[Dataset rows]
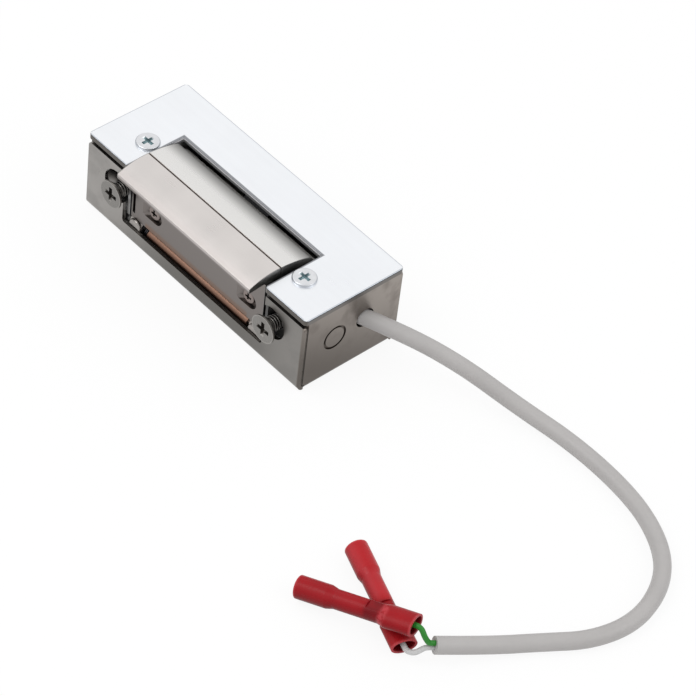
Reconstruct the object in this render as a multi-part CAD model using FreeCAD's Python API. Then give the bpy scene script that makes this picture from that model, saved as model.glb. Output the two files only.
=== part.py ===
import FreeCAD, Part
import math
import os

# Electric strike in a surface box: a folded sheet housing with a flat cover, a cast strike frame,
# a two-piece radius keeper on a pin, a locking lever with its armature, a coil, and a two-core lead.
# Frame: origin at the middle of the housing's base, X along the box, -Y is the latch side, Z up.
# Sizes are in millimetres. Depths are measured from the plane of the housing's front wall.

V = FreeCAD.Vector
os.makedirs("parts", exist_ok=True)

# Box
box_length = 80.0
box_height = 23.3
sheet = 1.0
cover_sheet = 1.5
bend_inside = 0.6
seam_gap = 0.12
flange_step = 0.25
flange_corner = 1.0
front_drop = 1.2
edge_round = 0.2

# Front opening and the round screw clearances that run into it
opening_past_keeper = 1.7
strip_height = 4.8
opening_corner = 0.8
clearance_bore = 9.0
clearance_past_keeper = 4.4
clearance_z = 14.2

# Cover notch over the keeper
notch_past_keeper = 1.0
notch_behind_keeper = 0.55
notch_corner = 0.8
cover_corner = 1.0

# End wall features
cable_hole = 5.4
cable_hole_y = 4.05
cable_hole_z = 13.37
knockout_diameter = 6.9
knockout_groove = 0.35
knockout_ring = 0.55
knockout_y = -5.3
knockout_z = 12.5

# Fixing holes in the base
fixing_from_end = 4.0
fixing_y = -6.0
fixing_bore = 3.4

# Screws
face_screw_past_keeper = 3.95
face_screw_z = 12.9
face_screw_thread = 4.0
face_screw_head = 7.6
face_screw_proud = 2.25
face_screw_length = 10.5
cover_screw_past_keeper = 4.5
cover_screw_depth = 9.2
cover_screw_thread = 3.0
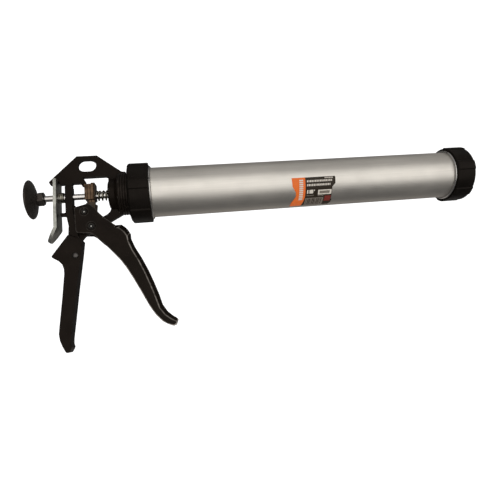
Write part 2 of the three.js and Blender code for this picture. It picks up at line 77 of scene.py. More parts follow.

Exercise directions
Write out every record, exactly as written.

Solution
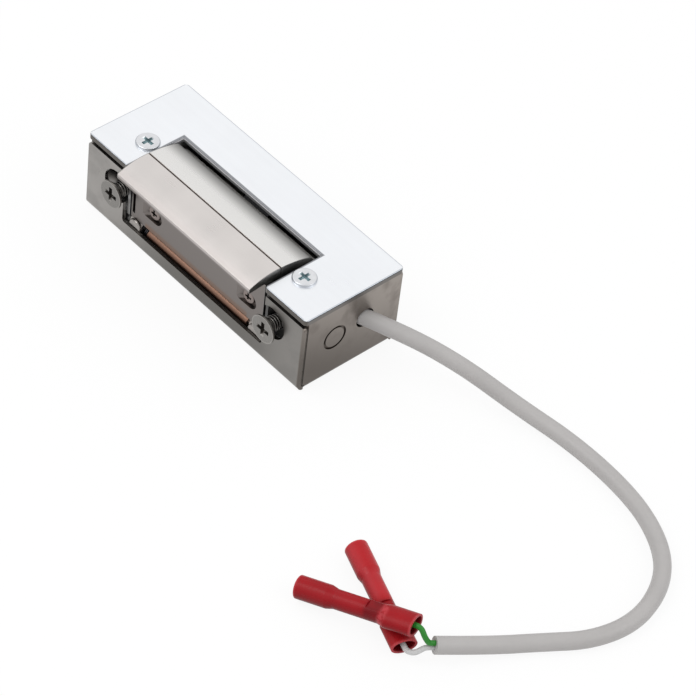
Reconstruct the object in this render as a multi-part CAD model using FreeCAD's Python API. Then give the bpy scene script that makes this picture from that model, saved as model.glb. Output the two files only.
=== part.py ===
import FreeCAD, Part
import math
import os

# Electric strike in a surface box: a folded sheet housing with a flat cover, a cast strike frame,
# a two-piece radius keeper on a pin, a locking lever with its armature, a coil, and a two-core lead.
# Frame: origin at the middle of the housing's base, X along the box, -Y is the latch side, Z up.
# Sizes are in millimetres. Depths are measured from the plane of the housing's front wall.

V = FreeCAD.Vector
os.makedirs("parts", exist_ok=True)

# Box
box_length = 80.0
box_height = 23.3
sheet = 1.0
cover_sheet = 1.5
bend_inside = 0.6
seam_gap = 0.12
flange_step = 0.25
flange_corner = 1.0
front_drop = 1.2
edge_round = 0.2

# Front opening and the round screw clearances that run into it
opening_past_keeper = 1.7
strip_height = 4.8
opening_corner = 0.8
clearance_bore = 9.0
clearance_past_keeper = 4.4
clearance_z = 14.2

# Cover notch over the keeper
notch_past_keeper = 1.0
notch_behind_keeper = 0.55
notch_corner = 0.8
cover_corner = 1.0

# End wall features
cable_hole = 5.4
cable_hole_y = 4.05
cable_hole_z = 13.37
knockout_diameter = 6.9
knockout_groove = 0.35
knockout_ring = 0.55
knockout_y = -5.3
knockout_z = 12.5

# Fixing holes in the base
fixing_from_end = 4.0
fixing_y = -6.0
fixing_bore = 3.4

# Screws
face_screw_past_keeper = 3.95
face_screw_z = 12.9
face_screw_thread = 4.0
face_screw_head = 7.6
face_screw_proud = 2.25
face_screw_length = 10.5
cover_screw_past_keeper = 4.5
cover_screw_depth = 9.2
cover_screw_thread = 3.0
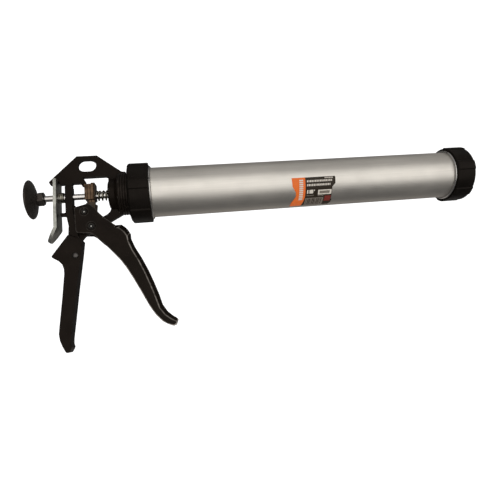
Write part 2 of the three.js and Blender code for this picture. It picks up at line 77 of scene.py. More parts follow.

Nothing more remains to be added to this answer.